Habitats in the NGP are primarily threatened by conversion to annual row crops. Plowing grasslands and planting row crop agriculture leads to habitat loss, reduced biodiversity and disruption of ecological processes, ultimately threatening the resilience of these ecosystems and their ability to mitigate climate change and securely store carbon in their soils. These climate change impacts are causing changes in precipitation and temperature patterns including more frequent and severe droughts.

Conserving grasslands is essential for maintaining ecological balance and ensuring long-term environmental and economic sustainability. To deal with these on-going threats, WWF works in partnership with ranchers, who own and manage more than 70% of the intact NGP grasslands.   

WWF established the Sustainable Ranching Initiative (SRI) in 2011 with the goal of developing long-term partnerships with ranchers, rural communities and landowner-led organizations in the NGP to benefit the grassland ecosystem. SRI works with landowners, rancher-led local organizations, corporations, industry groups, NGOs and government agencies to protect grasslands from conversion to cropland, increase adoption of regenerative grazing practices and restore cropland or degraded lands back to native grasslands.

“Preventing grassland conversion is crucial because grasslands provide essential ecosystem services, including carbon sequestration, water filtration and soil preservation,” said Alexis Bonogofsky, director, Sustainable Ranching Initiative, WWF. “Ranchers and other private land managers in the NGP have to make difficult decisions in an increasingly complex environment, including around topics like changing crop technologies, financial pressures, diversifying consumer dietary preferences and uncertainty about future prices and markets. Even with the best intentions to maintain grassland productivity, the financial bottom line is an ever-present consideration.”

To address these financial challenges, SRI launched the Ranch Systems and Viability Planning (RSVP) Network in 2021 to create a comprehensive support system for ranchers to develop and implement sustainable grazing management plans to achieve ecological improvements at scale and improve financial sustainability for ranching in the region.
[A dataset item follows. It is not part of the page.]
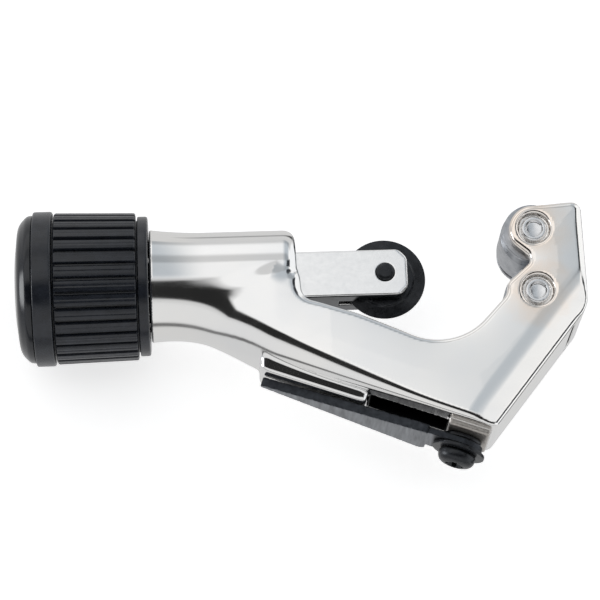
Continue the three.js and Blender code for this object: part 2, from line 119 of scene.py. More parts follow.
BEARING_R = 4.15
BEARING_X = -68
BEARING_HALF_LENGTH = 8
NECK_POCKET_R = 7.6
NECK_POCKET_X = -68.4
TAPPED_R = 2.55
TAPPED_V = (-60, -19)
ROLLER_PIN_HOLE_R = 2.3
FLARE_START_X = -43
FORK_LEFT_X = 18
MOUTH_ROUNDING = 3.2
BODY_BLEND = 2.6
CUT_EDGE = 0.6

# ---- Meshes from distance functions ----


def outline_parts(corners):
    """Lines and arcs of a closed outline whose corners (x, y, corner radius, ...) are rounded."""
    points = np.array([c[:2] for c in corners], float)
    count = len(points)
    arcs, tangents = [], []
    for i, corner in enumerate(corners):
        before, here, after = points[i - 1], points[i], points[(i + 1) % count]
        into = (here - before) / np.linalg.norm(here - before)
        out = (after - here) / np.linalg.norm(after - here)
        cross = into[0] * out[1] - into[1] * out[0]
        turn = math.atan2(cross, float(into @ out))
        reach = abs(corner[2] * math.tan(turn / 2))
        start, end = here - into * reach, here + out * reach
        side = math.copysign(1.0, turn)
        centre = start + side * corner[2] * np.array([-into[1], into[0]])
        arcs.append((centre, corner[2], side, start, end))
        tangents.append((start, end))
    lines = [(tangents[i][1], tangents[(i + 1) % count][0]) for i in range(count)]
    return lines, arcs


def outline_distance(corners, x, y, edge_radius=None):
    """Signed distance to the rounded outline, negative inside, and the blended edge radius."""
    lines, arcs = outline_parts(corners)
    shape = np.broadcast(x, y).shape
    best = np.full(shape, np.inf)
    signed = np.zeros(shape)
    total = np.zeros(shape)
    weighted = np.zeros(shape)

    def take(distance, value, radius, near):
        nonlocal best, signed, total, weighted
        closer = distance < best
        best = np.where(closer, distance, best)
        signed = np.where(closer, value, signed)
        if edge_radius is not None:
            weight = 1.0 / (near**2 + 0.5) ** 1.5
            total = total + weight
            weighted = weighted + weight * radius

    for i, (a, b) in enumerate(lines):
        along = b - a
        length = np.linalg.norm(along)
        if length < 1e-6:
            continue
        ux, uy = along / length
        t = np.clip((x - a[0]) * ux + (y - a[1]) * uy, 0, length)
        distance = np.hypot(x - a[0] - ux * t, y - a[1] - uy * t)
        side = (x - a[0]) * uy - (y - a[1]) * ux
        radius = edge_radius(i, x) if edge_radius is not None else 0
        take(distance, np.where(side > 0, distance, -distance), radius, distance)
    for i, (centre, radius, side, start, end) in enumerate(arcs):
        reach = np.hypot(x - centre[0], y - centre[1])
        a0 = math.atan2(start[1] - centre[1], start[0] - centre[0])
        a1 = math.atan2(end[1] - centre[1], end[0] - centre[0])
        span = (a1 - a0) * side % (2 * math.pi)
        angle = (np.arctan2(y - centre[1], x - centre[0]) - a0) * side % (2 * math.pi)
        gap = np.where(angle <= span, np.abs(reach - radius), np.inf)
        edge = edge_radius(i, x) if edge_radius is not None else 0
        to_ends = np.minimum(np.hypot(x - start[0], y - start[1]), np.hypot(x - end[0], y - end[1]))
        take(gap, np.where(reach > radius, gap, -gap) * side, edge, np.minimum(gap, to_ends))
    if edge_radius is None:
        return signed
    return signed, weighted / total


def extruded(flat, height, half, radius):
    """A plate |height| < half of the flat outline distance, with its rims rounded."""
    a = flat + radius
    b = np.abs(height) - half + radius
    return np.hypot(np.maximum(a, 0), np.maximum(b, 0)) + np.minimum(np.maximum(a, b), 0) - radius


def smooth_max(a, b, k):
    h = np.maximum(k - np.abs(a - b), 0) / k
    return np.maximum(a, b) + h * h * k * 0.25


def smooth_min(a, b, k):
    return -smooth_max(-a, -b, k)


def box_distance(x, y, z, low, high):
    """Signed distance-like value of a box between two corners, with None for an open side."""
    value = None
    for coordinate, a, b in zip((x, y, z), low, high):
        faces = [] if a is None else [a - coordinate]
        faces += [] if b is None else [coordinate - b]
        for face in faces:
            value = face if value is None else np.maximum(value, face)
    return value


def rod(a, b, radius, along, low, high, k=0.0):
    """A round rod of that radius in the plane (a, b) between two values of along."""
    side = np.hypot(a, b) - radius
    ends = np.maximum(low - along, along - high)
    return np.maximum(side, ends) if k == 0 else smooth_max(side, ends, k)


def gradient(field, points, step=0.01):
    normals = np.empty_like(points)
    for axis in range(3):
        ahead, behind = points.copy(), points.copy()
        ahead[:, axis] += step
        behind[:, axis] -= step
        normals[:, axis] = (field(*ahead.T) - field(*behind.T)) / (2 * step)
    return normals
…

RSVP is an enrollment-based program that features ranch-wide ecological and biodiversity monitoring; educational opportunities and scholarships; technical assistance for implementing sustainable management practices, including grazing management plans; peer-to-peer learning; and financial support for ranch infrastructure to improve grazing practices.

Since the launch of RSVP, WWF has enrolled more than 1 million acres into the program in partnership with 100 ranches across the NGP, with 52% managed or co-managed by women and 35% by beginning ranchers under the age of 40. These results include 59 Montana ranches covering more than 825,000 acres. WWF has launched the second phase of this work, intending to enroll 2.5 million acres of ranchland by 2030.